-- start of Raw data --

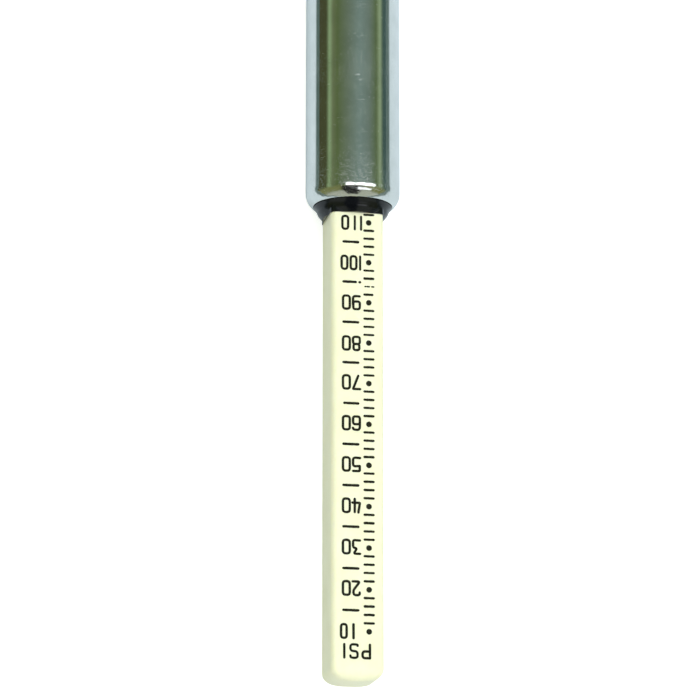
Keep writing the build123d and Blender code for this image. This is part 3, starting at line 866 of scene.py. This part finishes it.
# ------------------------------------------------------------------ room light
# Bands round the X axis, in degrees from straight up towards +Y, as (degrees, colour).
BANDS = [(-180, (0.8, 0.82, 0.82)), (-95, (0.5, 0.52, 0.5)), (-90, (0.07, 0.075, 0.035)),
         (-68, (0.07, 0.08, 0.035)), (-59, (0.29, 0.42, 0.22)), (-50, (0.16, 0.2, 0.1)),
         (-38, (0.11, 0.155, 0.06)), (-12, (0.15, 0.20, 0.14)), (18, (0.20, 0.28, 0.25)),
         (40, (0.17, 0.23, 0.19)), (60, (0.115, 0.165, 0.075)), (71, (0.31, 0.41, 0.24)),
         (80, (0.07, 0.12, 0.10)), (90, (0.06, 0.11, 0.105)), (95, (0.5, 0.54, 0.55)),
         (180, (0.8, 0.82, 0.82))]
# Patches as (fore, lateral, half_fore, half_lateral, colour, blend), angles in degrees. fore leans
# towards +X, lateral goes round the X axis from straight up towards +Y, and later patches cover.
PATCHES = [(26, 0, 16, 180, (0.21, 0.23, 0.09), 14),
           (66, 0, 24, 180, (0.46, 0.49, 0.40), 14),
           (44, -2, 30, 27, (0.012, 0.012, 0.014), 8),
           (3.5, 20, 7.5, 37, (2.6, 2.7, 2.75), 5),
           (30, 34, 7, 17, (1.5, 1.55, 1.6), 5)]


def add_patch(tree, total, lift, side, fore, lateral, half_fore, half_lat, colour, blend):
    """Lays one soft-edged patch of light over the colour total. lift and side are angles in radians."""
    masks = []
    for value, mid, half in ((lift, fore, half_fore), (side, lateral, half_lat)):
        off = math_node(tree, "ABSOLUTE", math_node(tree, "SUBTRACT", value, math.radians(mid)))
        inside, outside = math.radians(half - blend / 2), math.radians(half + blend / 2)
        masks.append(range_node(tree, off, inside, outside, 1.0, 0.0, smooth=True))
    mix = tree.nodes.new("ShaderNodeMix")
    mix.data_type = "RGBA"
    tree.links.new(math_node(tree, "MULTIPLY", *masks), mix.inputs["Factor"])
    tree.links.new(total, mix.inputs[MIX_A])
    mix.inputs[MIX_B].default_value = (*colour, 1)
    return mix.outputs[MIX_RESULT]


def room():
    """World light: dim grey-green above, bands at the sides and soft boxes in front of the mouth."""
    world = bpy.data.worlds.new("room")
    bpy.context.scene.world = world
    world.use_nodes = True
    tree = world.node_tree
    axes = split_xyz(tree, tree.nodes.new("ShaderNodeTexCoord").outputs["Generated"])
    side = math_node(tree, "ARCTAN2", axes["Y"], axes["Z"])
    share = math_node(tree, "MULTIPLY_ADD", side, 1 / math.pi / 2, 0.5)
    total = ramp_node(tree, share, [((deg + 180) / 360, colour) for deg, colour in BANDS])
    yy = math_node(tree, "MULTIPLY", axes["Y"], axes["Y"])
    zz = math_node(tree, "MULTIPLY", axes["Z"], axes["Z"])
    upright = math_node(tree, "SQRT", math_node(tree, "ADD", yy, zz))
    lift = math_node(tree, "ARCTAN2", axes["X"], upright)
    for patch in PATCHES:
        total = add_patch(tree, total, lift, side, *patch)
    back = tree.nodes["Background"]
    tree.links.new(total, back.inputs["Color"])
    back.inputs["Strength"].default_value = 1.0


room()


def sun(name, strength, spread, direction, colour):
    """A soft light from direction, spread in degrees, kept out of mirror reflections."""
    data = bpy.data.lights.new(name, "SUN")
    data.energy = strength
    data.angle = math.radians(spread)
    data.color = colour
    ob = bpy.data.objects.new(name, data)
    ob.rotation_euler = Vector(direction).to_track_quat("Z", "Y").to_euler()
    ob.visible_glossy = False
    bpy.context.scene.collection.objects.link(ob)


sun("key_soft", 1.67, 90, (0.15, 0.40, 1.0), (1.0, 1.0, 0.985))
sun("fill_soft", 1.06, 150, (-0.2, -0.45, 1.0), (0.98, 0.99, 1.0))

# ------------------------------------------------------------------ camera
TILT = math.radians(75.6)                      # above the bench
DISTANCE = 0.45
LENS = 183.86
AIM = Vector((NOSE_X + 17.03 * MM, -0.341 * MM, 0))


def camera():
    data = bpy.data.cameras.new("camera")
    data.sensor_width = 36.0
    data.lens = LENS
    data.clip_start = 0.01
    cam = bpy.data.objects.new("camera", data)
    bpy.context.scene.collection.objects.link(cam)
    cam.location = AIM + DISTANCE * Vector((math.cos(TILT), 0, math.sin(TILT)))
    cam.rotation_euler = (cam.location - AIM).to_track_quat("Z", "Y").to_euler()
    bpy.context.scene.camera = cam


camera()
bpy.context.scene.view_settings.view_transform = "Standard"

-- end of Raw data --

-- Set exercise --
Write out the entire listing exactly.

-- Exercise response --
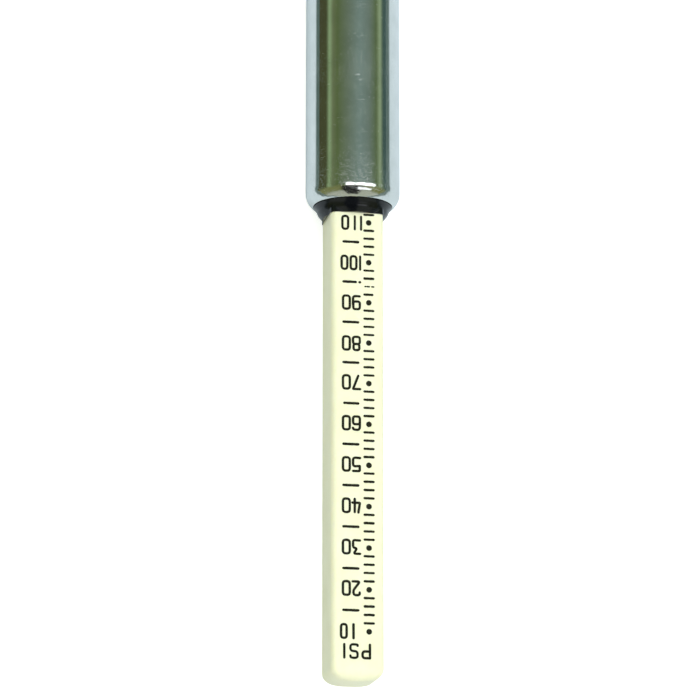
Keep writing the build123d and Blender code for this image. This is part 3, starting at line 866 of scene.py. This part finishes it.
# ------------------------------------------------------------------ room light
# Bands round the X axis, in degrees from straight up towards +Y, as (degrees, colour).
BANDS = [(-180, (0.8, 0.82, 0.82)), (-95, (0.5, 0.52, 0.5)), (-90, (0.07, 0.075, 0.035)),
         (-68, (0.07, 0.08, 0.035)), (-59, (0.29, 0.42, 0.22)), (-50, (0.16, 0.2, 0.1)),
         (-38, (0.11, 0.155, 0.06)), (-12, (0.15, 0.20, 0.14)), (18, (0.20, 0.28, 0.25)),
         (40, (0.17, 0.23, 0.19)), (60, (0.115, 0.165, 0.075)), (71, (0.31, 0.41, 0.24)),
         (80, (0.07, 0.12, 0.10)), (90, (0.06, 0.11, 0.105)), (95, (0.5, 0.54, 0.55)),
         (180, (0.8, 0.82, 0.82))]
# Patches as (fore, lateral, half_fore, half_lateral, colour, blend), angles in degrees. fore leans
# towards +X, lateral goes round the X axis from straight up towards +Y, and later patches cover.
PATCHES = [(26, 0, 16, 180, (0.21, 0.23, 0.09), 14),
           (66, 0, 24, 180, (0.46, 0.49, 0.40), 14),
           (44, -2, 30, 27, (0.012, 0.012, 0.014), 8),
           (3.5, 20, 7.5, 37, (2.6, 2.7, 2.75), 5),
           (30, 34, 7, 17, (1.5, 1.55, 1.6), 5)]


def add_patch(tree, total, lift, side, fore, lateral, half_fore, half_lat, colour, blend):
    """Lays one soft-edged patch of light over the colour total. lift and side are angles in radians."""
    masks = []
    for value, mid, half in ((lift, fore, half_fore), (side, lateral, half_lat)):
        off = math_node(tree, "ABSOLUTE", math_node(tree, "SUBTRACT", value, math.radians(mid)))
        inside, outside = math.radians(half - blend / 2), math.radians(half + blend / 2)
        masks.append(range_node(tree, off, inside, outside, 1.0, 0.0, smooth=True))
    mix = tree.nodes.new("ShaderNodeMix")
    mix.data_type = "RGBA"
    tree.links.new(math_node(tree, "MULTIPLY", *masks), mix.inputs["Factor"])
    tree.links.new(total, mix.inputs[MIX_A])
    mix.inputs[MIX_B].default_value = (*colour, 1)
    return mix.outputs[MIX_RESULT]


def room():
    """World light: dim grey-green above, bands at the sides and soft boxes in front of the mouth."""
    world = bpy.data.worlds.new("room")
    bpy.context.scene.world = world
    world.use_nodes = True
    tree = world.node_tree
    axes = split_xyz(tree, tree.nodes.new("ShaderNodeTexCoord").outputs["Generated"])
    side = math_node(tree, "ARCTAN2", axes["Y"], axes["Z"])
    share = math_node(tree, "MULTIPLY_ADD", side, 1 / math.pi / 2, 0.5)
    total = ramp_node(tree, share, [((deg + 180) / 360, colour) for deg, colour in BANDS])
    yy = math_node(tree, "MULTIPLY", axes["Y"], axes["Y"])
    zz = math_node(tree, "MULTIPLY", axes["Z"], axes["Z"])
    upright = math_node(tree, "SQRT", math_node(tree, "ADD", yy, zz))
    lift = math_node(tree, "ARCTAN2", axes["X"], upright)
    for patch in PATCHES:
        total = add_patch(tree, total, lift, side, *patch)
    back = tree.nodes["Background"]
    tree.links.new(total, back.inputs["Color"])
    back.inputs["Strength"].default_value = 1.0


room()


def sun(name, strength, spread, direction, colour):
    """A soft light from direction, spread in degrees, kept out of mirror reflections."""
    data = bpy.data.lights.new(name, "SUN")
    data.energy = strength
    data.angle = math.radians(spread)
    data.color = colour
    ob = bpy.data.objects.new(name, data)
    ob.rotation_euler = Vector(direction).to_track_quat("Z", "Y").to_euler()
    ob.visible_glossy = False
    bpy.context.scene.collection.objects.link(ob)


sun("key_soft", 1.67, 90, (0.15, 0.40, 1.0), (1.0, 1.0, 0.985))
sun("fill_soft", 1.06, 150, (-0.2, -0.45, 1.0), (0.98, 0.99, 1.0))

# ------------------------------------------------------------------ camera
TILT = math.radians(75.6)                      # above the bench
DISTANCE = 0.45
LENS = 183.86
AIM = Vector((NOSE_X + 17.03 * MM, -0.341 * MM, 0))


def camera():
    data = bpy.data.cameras.new("camera")
    data.sensor_width = 36.0
    data.lens = LENS
    data.clip_start = 0.01
    cam = bpy.data.objects.new("camera", data)
    bpy.context.scene.collection.objects.link(cam)
    cam.location = AIM + DISTANCE * Vector((math.cos(TILT), 0, math.sin(TILT)))
    cam.rotation_euler = (cam.location - AIM).to_track_quat("Z", "Y").to_euler()
    bpy.context.scene.camera = cam


camera()
bpy.context.scene.view_settings.view_transform = "Standard"